Extracts from Benedict XVI’s homily are given below.
“The Year of Faith which we launch today is linked harmoniously with the Church’s whole path over the last fifty years: from the Council, through the Magisterium of the Servant of God Paul VI, who proclaimed a Year of Faith in 1967, up to the Great Jubilee of the year 2000, with which Blessed John Paul II re-proposed to all humanity Jesus Christ as the one Savior, yesterday, today and forever. Between these two Popes, Paul VI and John Paul II, there was a deep and profound convergence, precisely upon Christ as the centre of the cosmos and of history, and upon the apostolic eagerness to announce Him to the world. Jesus is the centre of the Christian faith. The Christian believes in God Whose face was revealed by Jesus Christ. He is the fulfillment of the Scriptures and their definitive interpreter”.
“Today’s Gospel tells us that Jesus Christ, consecrated by the Father in the Holy Spirit, is the true and perennial subject of evangelization. … This mission of Christ, this movement of His continues in space and time, over centuries and continents. It is a movement which starts with the Father and, in the power of the Spirit, goes forth to bring the good news to the poor, in both a material and a spiritual sense. The Church is the first and necessary instrument of this work of Christ because it is united to Him as a body to its head”.
“Vatican Council II did not wish to deal with the theme of faith in one specific document. It was, however, animated by a desire, as it were, to immerse itself anew in the Christian mystery so as to re-propose it fruitfully to contemporary man. … In his opening speech Blessed John XXIII presented the principal purpose of the Council in this way: “What above all concerns the Ecumenical Council is this: that the sacred deposit of Christian doctrine be safeguarded and taught more effectively. … Therefore, the principal purpose of this Council is not the discussion of this or that doctrinal theme, a Council is not required for that, … [but] this certain and immutable doctrine, which is to be faithfully respected, needs to be explored and presented in a way which responds to the needs of our time”.
“In the light of these words, we can understand what I myself felt at the time: during the Council there was an emotional tension as we faced the common task of making the truth and beauty of the faith shine out in our time, without sacrificing it to the demands of the present or leaving it tied to the past: the eternal presence of God resounds in the faith, transcending time, yet it can only be welcomed by us in our own unrepeatable today. Therefore I believe that the most important thing … is to revive in the whole Church that positive tension, that yearning to announce Christ again to contemporary man.
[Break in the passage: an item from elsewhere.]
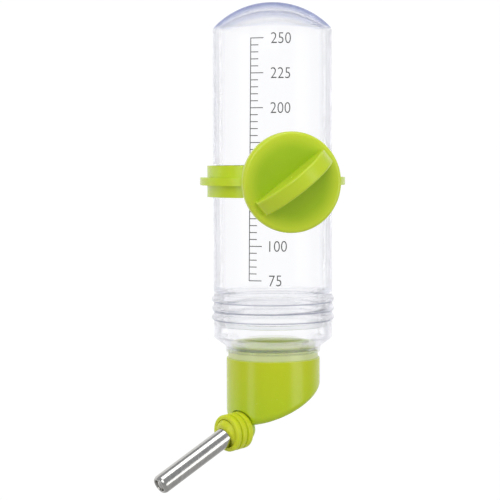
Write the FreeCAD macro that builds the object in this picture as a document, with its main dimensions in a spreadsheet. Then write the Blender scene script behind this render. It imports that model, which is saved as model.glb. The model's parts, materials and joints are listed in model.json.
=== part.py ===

But, so that this interior thrust towards the new evangelization neither remain just an idea nor be lost in confusion, … I have often insisted on the need to return, as it were, to the “letter” of the Council – that is to its texts – also to draw from them its authentic spirit, and why I have repeated that the true legacy of Vatican II is to be found in them”.
“The Council did not formulate anything new in matters of faith, nor did it wish to replace what was ancient. Rather, it concerned itself with seeing that the same faith might continue to be lived in the present day, that it might remain a living faith in a world of change. … The Council Fathers wished to present the faith in a meaningful way; and if they opened themselves trustingly to dialogue with the modern world it is because they were certain of their faith, of the solid rock on which they stood. In the years following, however, many embraced uncritically the dominant mentality, placing in doubt the very foundations of the deposit of faith, which they sadly no longer felt able to accept as truths.
“If today the Church proposes a new Year of Faith and a new evangelization, it is not to honor an anniversary, but because there is more need of it, even more than there was fifty years ago! … Even the initiative to create a pontifical council for the promotion of the new evangelization … is to be understood in this context. Recent decades have seen the advance of a spiritual “desertification”. In the Council’s time it was already possible from a few tragic pages of history to know what a life or a world without God looked like, but now we see it every day around us. … But it is in starting from the experience of this desert … that we can again discover the joy of believing, its vital importance for us”.
“In the desert we rediscover the value of what is essential for living; thus in today’s world there are innumerable signs, often expressed implicitly or negatively, of the thirst for God, for the ultimate meaning of life. And in the desert people of faith are needed who, with their own lives, point out the way to the Promised Land and keep hope alive. Living faith opens the heart to the grace of God which frees us from pessimism. Today, more than ever, evangelizing means witnessing to the new life, transformed by God, and thus showing the path”.
“The journey is a metaphor for life, and the wise wayfarer is one who has learned the art of living, and can share it with his brethren – as happens to pilgrims along the Way of St. James or similar routes which, not by chance, have again become popular in recent years. How come so many people today feel the need to make these journeys? Is it not because they find there, or at least intuit, the meaning of our existence in the world? This, then, is how we can picture the Year of Faith: a pilgrimage in the deserts of today’s world, taking with us only what is necessary: … the Gospel and the faith of the Church, of which the Council documents are a luminous expression, as is the Catechism of the Catholic Church, published twenty years ago.
“Venerable and dear brothers, 11 October 1962 was the Feast of Mary Most Holy, Mother of God. Let us entrust to her the Year of Faith, as I did last week when I went on pilgrimage to Loreto. May the Virgin Mary always shine out as a star along the way of the new evangelization”.